The U.S. military for its part was notably careful to evacuate its own higher end more elite fighters, the F-4E Phantoms – predecessors of the F-15, and ensured that none of these fell into Soviet hands.
While the F-5 never formed the mainstay of the American fleet, and was primarily manufactured for the country’s third world allies, the F-16 does serve this role today and is likely to continue to do so well into the 2030s – possibly much longer as the upgraded F-16V variant if the F-35 program intended to replace it should see further delays.
Russia for its part could more than compensate Venezuela for the Fighting Falcons – either providing more heavy fighters such as the Su-30MK2 to expand the existing fleet or providing a lighter complementary platform such as the MiG-29 or even the advanced MiG-35.
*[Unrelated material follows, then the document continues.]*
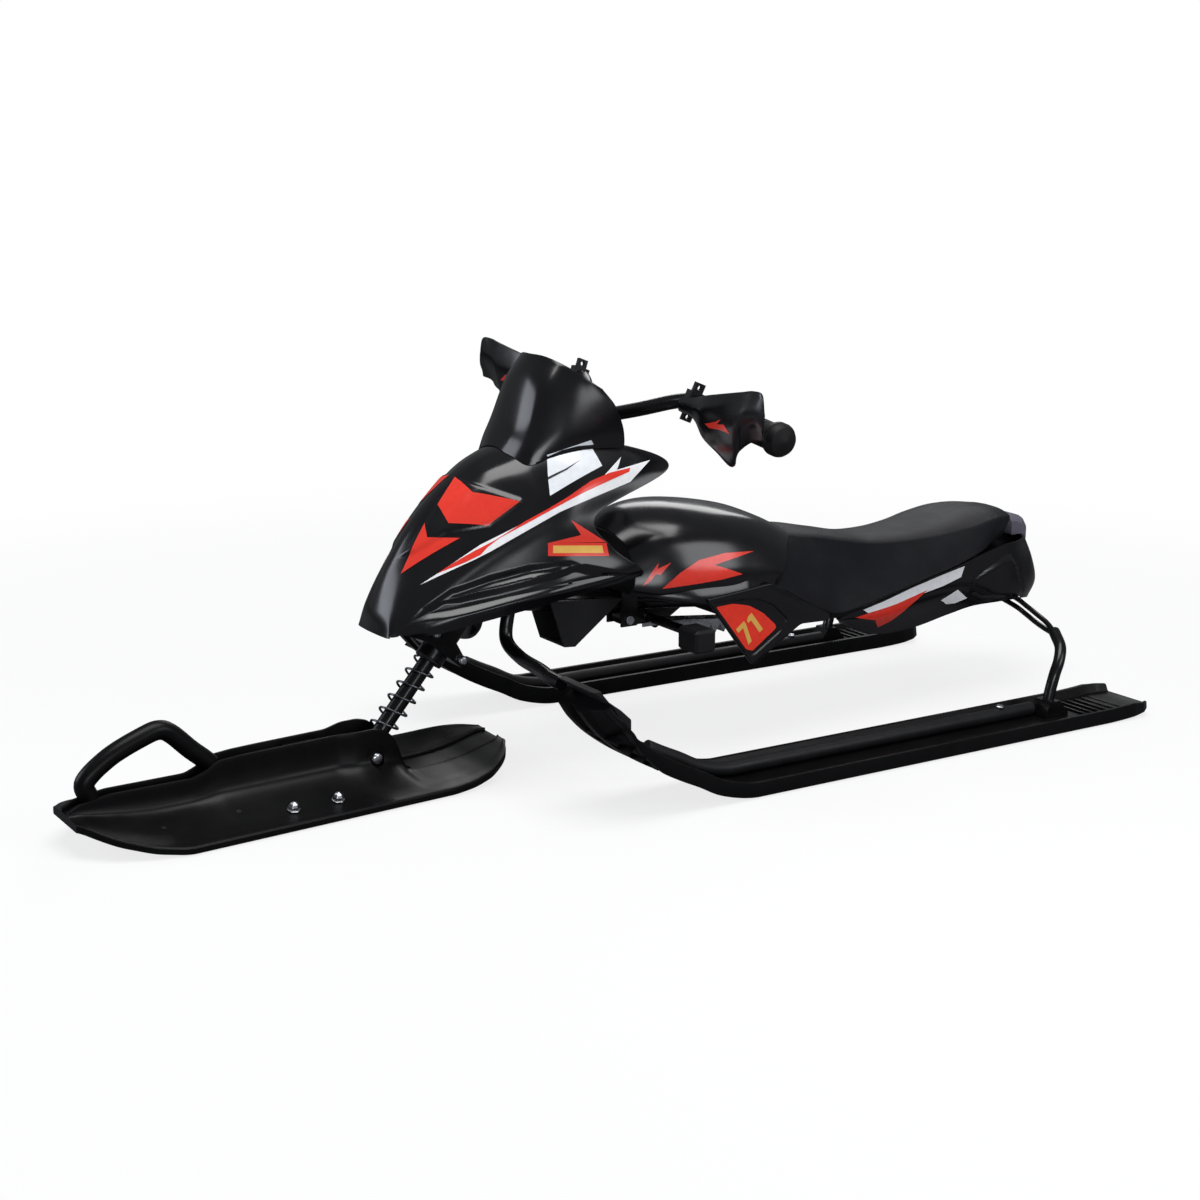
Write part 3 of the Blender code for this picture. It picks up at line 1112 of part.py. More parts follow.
def brake():
    """The foot brake under the backbone: two pads on a bar press a toothed claw down into the snow."""
    hub = brake_hub_radius
    bar = Vector((-0.053, 0.0, 0.1350))
    outline = []
    for k in range(9):
        turn = math.radians(-70.0 + 20.0 * k)
        outline.append((brake_pivot.x + hub * math.cos(turn), brake_pivot.z + hub * math.sin(turn)))
    for k in range(5):
        turn = math.radians(100.0 + 40.0 * k)
        outline.append((bar.x + 0.0072 * math.cos(turn), bar.z + 0.0072 * math.sin(turn)))
    lever = prism("brake_lever", outline, -0.0085, 0.0085, frame_black)
    hole = pin("lever_hole", brake_pivot, (0, 1, 0), brake_pin_radius + seat_gap, -0.03, 0.03)
    crossbar = pin("brake_bar", bar, (0, 1, 0), brake_bar_radius, -0.114, 0.114, frame_black, 12)
    cut(lever, crossbar, "UNION")
    cut(lever, hole)
    braked(lever, hole, crossbar)
    for side, label in ((1, "left"), (-1, "right")):
        y = sorted((side * 0.083, side * (0.083 + pad_size.y)))
        low = bar.z - 0.0065 - pad_size.z * 0.5
        pad = block(label + "_brake_pad", (bar.x - pad_size.x * 0.5, y[0], low),
                    (bar.x + pad_size.x * 0.5, y[1], low + pad_size.z + 0.004), matte_black, 0.003)
        hole = pin("pad_bore", (bar.x, 0, bar.z), (0, side, 0), brake_bar_radius + seat_gap, 0.07,
                   0.114 + seat_gap)
        cut(pad, hole)
        braked(pad, hole)
    top = bar.z - brake_bar_radius - seat_gap
    strip = [(-0.0440, top), (-0.0700, top), (-0.1770, top - 0.0110), (-0.1790, top - 0.0150)]
    for k in range(5):
        x = -0.1760 + 0.0120 * k
        strip.append((x, top - 0.0240))
        strip.append((x + 0.0060, top - 0.0140))
    strip += [(-0.0700, top - 0.0045), (-0.0440, top - 0.0045)]
    claw = prism("brake_claw", strip, -0.011, 0.011, zinc)
    notch = block("claw_notch", (-0.0625, -0.0091, top - 0.02), (-0.0400, 0.0091, top + 0.02), zinc)
    braked(claw)
    notch.hide_render = True
    notch.display_type = "WIRE"
    braked(notch)
    cut(claw, notch)
    side = backbone_radius + 0.0030
    height = backbone_height(brake_x)
    bracket = block("brake_bracket", (brake_x - 0.010, -side, brake_pivot.z - 0.007),
                    (brake_x + 0.010, side, height + backbone_radius + 0.0030), frame_black)
    slot = block("bracket_slot", (brake_x - 0.03, -backbone_radius - seat_gap, brake_pivot.z - 0.03),
                 (brake_x + 0.03, backbone_radius + seat_gap, height), frame_black)
    spine = spine_cutter("bracket_spine", brake_x - 0.03, brake_x + 0.03, seat_gap + 0.0002)
    ear_hole = pin("ear_hole", brake_pivot, (0, 1, 0), brake_pin_radius + seat_gap, -0.03, 0.03)
    cut(bracket, slot)
    cut(bracket, spine)
    cut(bracket, ear_hole)
    reach = side + seat_gap
    half = [(brake_pin_radius, reach), (0.005, reach), (0.005, reach + 0.002), (0.0, reach + 0.002)]
    profile = [(radius, -height) for radius, height in reversed(half)] + half
    turned("brake_pin", profile, brake_pivot, (0, 1, 0), zinc, 10)


front_ski()
front_fittings()
fork()
coil_spring()
head()
stem()
handlebar()
handguards()
rear_skis()
frame_tubes()
cowl()
tank()
side_panels()
seat()
tail()
brake()
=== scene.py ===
"""Looks for the snow sled: finer meshes, materials, decals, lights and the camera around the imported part."""

import json
import math

import bmesh
import bpy
from mathutils import Matrix, Vector, noise
from mathutils.bvhtree import BVHTree
from mathutils.geometry import tessellate_polygon


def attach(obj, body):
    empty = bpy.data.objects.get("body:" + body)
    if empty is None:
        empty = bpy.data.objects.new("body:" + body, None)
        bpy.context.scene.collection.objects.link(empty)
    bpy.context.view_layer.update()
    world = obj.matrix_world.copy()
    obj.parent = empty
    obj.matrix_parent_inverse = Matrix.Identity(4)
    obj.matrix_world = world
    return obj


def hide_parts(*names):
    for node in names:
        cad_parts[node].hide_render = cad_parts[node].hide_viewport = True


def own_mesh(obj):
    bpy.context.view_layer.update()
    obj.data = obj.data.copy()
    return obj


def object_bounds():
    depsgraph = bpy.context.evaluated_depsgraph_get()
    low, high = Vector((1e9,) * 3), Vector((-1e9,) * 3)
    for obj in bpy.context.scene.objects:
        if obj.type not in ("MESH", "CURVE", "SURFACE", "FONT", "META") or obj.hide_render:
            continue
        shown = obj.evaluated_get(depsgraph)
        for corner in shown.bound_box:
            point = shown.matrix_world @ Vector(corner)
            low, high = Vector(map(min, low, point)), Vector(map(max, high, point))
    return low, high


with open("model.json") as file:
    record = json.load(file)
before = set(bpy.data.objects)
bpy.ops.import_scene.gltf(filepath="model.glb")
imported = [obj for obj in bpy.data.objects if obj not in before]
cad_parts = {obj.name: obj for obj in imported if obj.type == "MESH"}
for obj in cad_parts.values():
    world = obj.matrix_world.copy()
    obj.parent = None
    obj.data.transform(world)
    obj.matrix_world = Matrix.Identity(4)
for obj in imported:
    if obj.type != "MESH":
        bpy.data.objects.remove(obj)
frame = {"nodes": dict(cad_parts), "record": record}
cad_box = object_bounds()

# Driving values, the same as the part's
seat_gap = 0.0003
running_gap = 0.0006
steer_rake = math.radians(40.0)
steer_foot = Vector((0.26, 0.0, 0.063))
steer_rest = math.radians(6.0)
bar_twist = math.radians(-4.5)
steer_axis = Vector((-math.sin(steer_rake), 0.0, math.cos(steer_rake)))
front_half = 0.083
front_flange = 0.0075
cheek_half = 0.0192
channel_half = 0.0162
cheek_top = 0.0615
ski_pivot_drop = 0.036
pivot_bolt_radius = 0.004
loop_radius = 0.0095
track_half = 0.2
ski_half = 0.042
ski_deck = 0.009
ski_flange = 0.016
ski_groove = 0.005
backbone_radius = 0.0125
hoop_radius = 0.007
rear_hoop_radius = 0.0065
arm_radius = 0.003
arm_apart = 0.005
rail_radius = 0.0075
rail_offset = -0.009
fork_radius = 0.0085
fork_bore = 0.0058
fork_top = 0.12
rod_radius = 0.0052
fork_travel = 0.022
spring_radius = 0.0136
spring_wire = 0.00125
spring_turns = 6
spring_low = -0.0225
head_radius = 0.015
head_bore = 0.0115
head_low = 0.0785
head_length = 0.084
bush_flange = 0.003
bar_radius = 0.0075
bar_height = 0.39
grip_radius = 0.0135
grip_inner = 0.159
grip_outer = 0.263
grip_flange = 0.0168
guard_wall = 0.0022
cover_wall = 0.0025
screen_wall = 0.0022
seat_crown = 0.006

# The angles from which an edge is shaded as sharp, in degrees, and the width of the covers' soft edges
sharp_angle = 38.0
cover_angle = 60.0
cover_edge = 0.0007

# The side and the label of each of a pair
both = ((1, "left"), (-1, "right"))


def on_axis(distance):
    return steer_foot + steer_axis * distance


ski_pivot = on_axis(-ski_pivot_drop)
ski_lift = front_half * math.sin(steer_rest) * math.sin(steer_rake)
there = Matrix.Translation(steer_foot)
back_again = Matrix.Translation(-steer_foot)
steer_turn = there @ Matrix.Rotation(steer_rest, 4, steer_axis) @ back_again
steer_lean = there @ Matrix.Rotation(-steer_rake, 4, "Y")
bar_turn = steer_turn @ there @ Matrix.Rotation(bar_twist, 4, steer_axis) @ back_again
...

These aircraft, all modern, comparable with high end Russian munitions and not reliant on spare parts from hostile Western powers, would prove a far more valuable asset to Venezuelan defences.
While sales of the fighters to a third party without American consent is prohibited under the contract under which the F-16 was initially delivered, Venezuela may well see it as a just response to what it perceives to be America’s own illegal actions.
Indeed, Caracas had previously sought to sell its Fighting Falcons to Iran in the mid 2000s – provoking Washington’s ire. Selling them to Russia would if anything be seen as a considerably worse development by the United States, and on Russia’s part could well be seen as compensation for the loss of technological secrets which ensued when Washington encouraged Egypt and Indonesia to breach their own contracts with Moscow and provide the MiG-23 and MiG-21 respectively to the U.S. military.
Whether Venezuela will pursue or has even considered this course of action remains to be seen, but it remains an interesting possibility and one of the few sources of leverage Caracas may have to respond to Washington’s actions.